Given entries →
»»
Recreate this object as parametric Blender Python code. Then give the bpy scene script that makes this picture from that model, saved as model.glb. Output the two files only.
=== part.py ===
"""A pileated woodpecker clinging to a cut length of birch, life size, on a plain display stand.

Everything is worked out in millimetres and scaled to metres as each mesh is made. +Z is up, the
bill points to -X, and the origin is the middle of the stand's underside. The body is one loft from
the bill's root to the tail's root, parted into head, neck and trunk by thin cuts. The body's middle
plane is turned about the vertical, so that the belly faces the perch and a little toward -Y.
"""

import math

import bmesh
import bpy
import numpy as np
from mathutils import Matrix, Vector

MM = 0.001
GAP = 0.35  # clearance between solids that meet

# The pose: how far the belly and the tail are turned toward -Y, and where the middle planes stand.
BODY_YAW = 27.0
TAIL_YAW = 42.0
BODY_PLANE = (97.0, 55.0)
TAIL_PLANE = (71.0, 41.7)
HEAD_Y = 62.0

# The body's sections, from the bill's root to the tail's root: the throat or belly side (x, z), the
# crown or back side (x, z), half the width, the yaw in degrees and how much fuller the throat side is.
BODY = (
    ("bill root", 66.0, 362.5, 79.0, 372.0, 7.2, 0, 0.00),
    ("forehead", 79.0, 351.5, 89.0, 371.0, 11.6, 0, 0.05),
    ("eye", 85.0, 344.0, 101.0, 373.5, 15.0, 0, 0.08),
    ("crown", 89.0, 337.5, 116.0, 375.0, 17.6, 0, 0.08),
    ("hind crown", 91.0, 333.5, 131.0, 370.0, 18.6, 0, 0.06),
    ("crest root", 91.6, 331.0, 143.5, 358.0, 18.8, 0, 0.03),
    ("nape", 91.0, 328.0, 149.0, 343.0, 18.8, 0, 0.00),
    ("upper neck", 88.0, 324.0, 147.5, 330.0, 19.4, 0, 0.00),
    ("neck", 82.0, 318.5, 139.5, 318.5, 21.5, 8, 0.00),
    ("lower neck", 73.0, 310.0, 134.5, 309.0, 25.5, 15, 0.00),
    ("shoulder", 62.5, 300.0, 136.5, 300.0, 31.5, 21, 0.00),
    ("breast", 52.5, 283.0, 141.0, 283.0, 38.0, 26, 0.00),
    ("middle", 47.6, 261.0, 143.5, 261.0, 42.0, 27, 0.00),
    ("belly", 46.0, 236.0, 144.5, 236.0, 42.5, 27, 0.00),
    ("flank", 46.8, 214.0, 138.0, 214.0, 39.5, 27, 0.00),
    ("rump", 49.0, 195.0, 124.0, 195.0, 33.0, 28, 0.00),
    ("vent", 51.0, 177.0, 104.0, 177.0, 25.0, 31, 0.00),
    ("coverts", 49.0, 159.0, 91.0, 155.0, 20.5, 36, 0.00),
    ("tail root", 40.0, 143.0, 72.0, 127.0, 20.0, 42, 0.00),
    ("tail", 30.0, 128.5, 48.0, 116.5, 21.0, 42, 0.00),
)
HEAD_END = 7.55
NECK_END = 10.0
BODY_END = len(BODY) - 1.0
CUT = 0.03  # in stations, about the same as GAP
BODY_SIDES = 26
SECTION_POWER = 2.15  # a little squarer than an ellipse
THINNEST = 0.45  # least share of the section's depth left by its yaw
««
»»
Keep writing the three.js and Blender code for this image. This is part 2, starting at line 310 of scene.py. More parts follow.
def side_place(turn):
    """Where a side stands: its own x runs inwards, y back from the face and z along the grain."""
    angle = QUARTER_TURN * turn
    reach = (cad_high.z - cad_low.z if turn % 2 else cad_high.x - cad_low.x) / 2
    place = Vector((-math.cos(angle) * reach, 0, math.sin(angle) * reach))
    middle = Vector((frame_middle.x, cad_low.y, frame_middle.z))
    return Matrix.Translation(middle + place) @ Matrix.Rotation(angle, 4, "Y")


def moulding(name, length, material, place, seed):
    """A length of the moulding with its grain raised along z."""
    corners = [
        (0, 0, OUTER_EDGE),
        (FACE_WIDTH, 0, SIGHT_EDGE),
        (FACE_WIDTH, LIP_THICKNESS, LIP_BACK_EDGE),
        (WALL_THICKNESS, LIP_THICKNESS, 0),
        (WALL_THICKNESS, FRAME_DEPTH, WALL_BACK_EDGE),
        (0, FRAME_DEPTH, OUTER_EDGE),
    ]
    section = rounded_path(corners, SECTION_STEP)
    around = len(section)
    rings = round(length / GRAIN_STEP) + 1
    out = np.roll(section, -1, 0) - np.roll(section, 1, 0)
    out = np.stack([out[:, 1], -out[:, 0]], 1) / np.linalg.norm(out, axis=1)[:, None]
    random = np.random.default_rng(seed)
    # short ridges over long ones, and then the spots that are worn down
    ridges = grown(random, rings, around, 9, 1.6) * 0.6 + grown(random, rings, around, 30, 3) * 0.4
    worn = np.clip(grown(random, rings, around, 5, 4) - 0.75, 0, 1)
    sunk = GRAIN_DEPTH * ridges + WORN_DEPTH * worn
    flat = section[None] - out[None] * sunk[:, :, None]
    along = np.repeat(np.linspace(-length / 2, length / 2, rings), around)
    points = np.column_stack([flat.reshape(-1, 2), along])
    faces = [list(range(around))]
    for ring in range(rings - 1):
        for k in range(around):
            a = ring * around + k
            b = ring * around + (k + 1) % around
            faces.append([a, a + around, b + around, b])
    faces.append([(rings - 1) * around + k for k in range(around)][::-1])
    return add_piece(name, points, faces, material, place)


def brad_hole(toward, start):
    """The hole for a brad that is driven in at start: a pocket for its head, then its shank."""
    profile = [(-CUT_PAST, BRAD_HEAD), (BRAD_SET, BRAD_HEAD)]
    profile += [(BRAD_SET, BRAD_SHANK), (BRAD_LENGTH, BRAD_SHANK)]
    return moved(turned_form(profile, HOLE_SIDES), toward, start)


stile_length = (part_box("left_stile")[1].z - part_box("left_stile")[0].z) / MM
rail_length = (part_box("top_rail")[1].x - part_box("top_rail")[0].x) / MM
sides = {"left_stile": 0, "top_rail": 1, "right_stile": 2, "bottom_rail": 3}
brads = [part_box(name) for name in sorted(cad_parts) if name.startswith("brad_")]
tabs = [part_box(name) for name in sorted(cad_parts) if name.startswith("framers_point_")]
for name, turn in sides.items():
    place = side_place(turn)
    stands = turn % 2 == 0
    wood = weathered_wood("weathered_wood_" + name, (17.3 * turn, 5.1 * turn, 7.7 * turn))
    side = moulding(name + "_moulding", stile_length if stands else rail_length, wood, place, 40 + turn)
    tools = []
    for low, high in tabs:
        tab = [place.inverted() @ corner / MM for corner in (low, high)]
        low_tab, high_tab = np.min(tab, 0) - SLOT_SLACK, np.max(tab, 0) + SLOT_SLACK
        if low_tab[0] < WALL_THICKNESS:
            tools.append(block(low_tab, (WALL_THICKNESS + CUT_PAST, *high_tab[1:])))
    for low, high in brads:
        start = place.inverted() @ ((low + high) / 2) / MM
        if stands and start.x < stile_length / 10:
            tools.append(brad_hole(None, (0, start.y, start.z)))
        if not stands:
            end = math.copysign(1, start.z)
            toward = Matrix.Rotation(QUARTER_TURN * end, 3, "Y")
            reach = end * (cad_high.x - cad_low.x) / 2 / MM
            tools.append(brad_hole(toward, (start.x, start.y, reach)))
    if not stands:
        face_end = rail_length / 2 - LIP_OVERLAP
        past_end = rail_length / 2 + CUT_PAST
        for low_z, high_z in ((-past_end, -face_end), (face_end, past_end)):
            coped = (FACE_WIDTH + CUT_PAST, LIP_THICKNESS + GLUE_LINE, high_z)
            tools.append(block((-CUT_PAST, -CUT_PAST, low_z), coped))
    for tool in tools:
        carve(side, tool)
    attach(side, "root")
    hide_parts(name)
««
»»
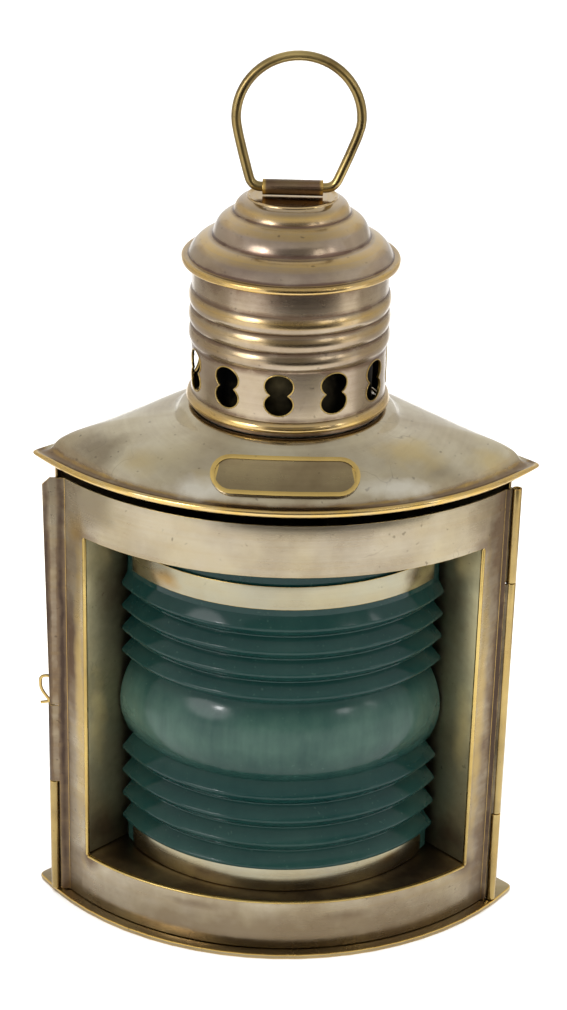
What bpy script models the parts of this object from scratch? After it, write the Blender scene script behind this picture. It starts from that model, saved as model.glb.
««
Exercise description → Start at the line with "Recreate this object" and stop after the line with "HEAD_Y = 62.0". Repeat exactly the lines in that range.

Written answer →
Recreate this object as parametric Blender Python code. Then give the bpy scene script that makes this picture from that model, saved as model.glb. Output the two files only.
=== part.py ===
"""A pileated woodpecker clinging to a cut length of birch, life size, on a plain display stand.

Everything is worked out in millimetres and scaled to metres as each mesh is made. +Z is up, the
bill points to -X, and the origin is the middle of the stand's underside. The body is one loft from
the bill's root to the tail's root, parted into head, neck and trunk by thin cuts. The body's middle
plane is turned about the vertical, so that the belly faces the perch and a little toward -Y.
"""

import math

import bmesh
import bpy
import numpy as np
from mathutils import Matrix, Vector

MM = 0.001
GAP = 0.35  # clearance between solids that meet

# The pose: how far the belly and the tail are turned toward -Y, and where the middle planes stand.
BODY_YAW = 27.0
TAIL_YAW = 42.0
BODY_PLANE = (97.0, 55.0)
TAIL_PLANE = (71.0, 41.7)
HEAD_Y = 62.0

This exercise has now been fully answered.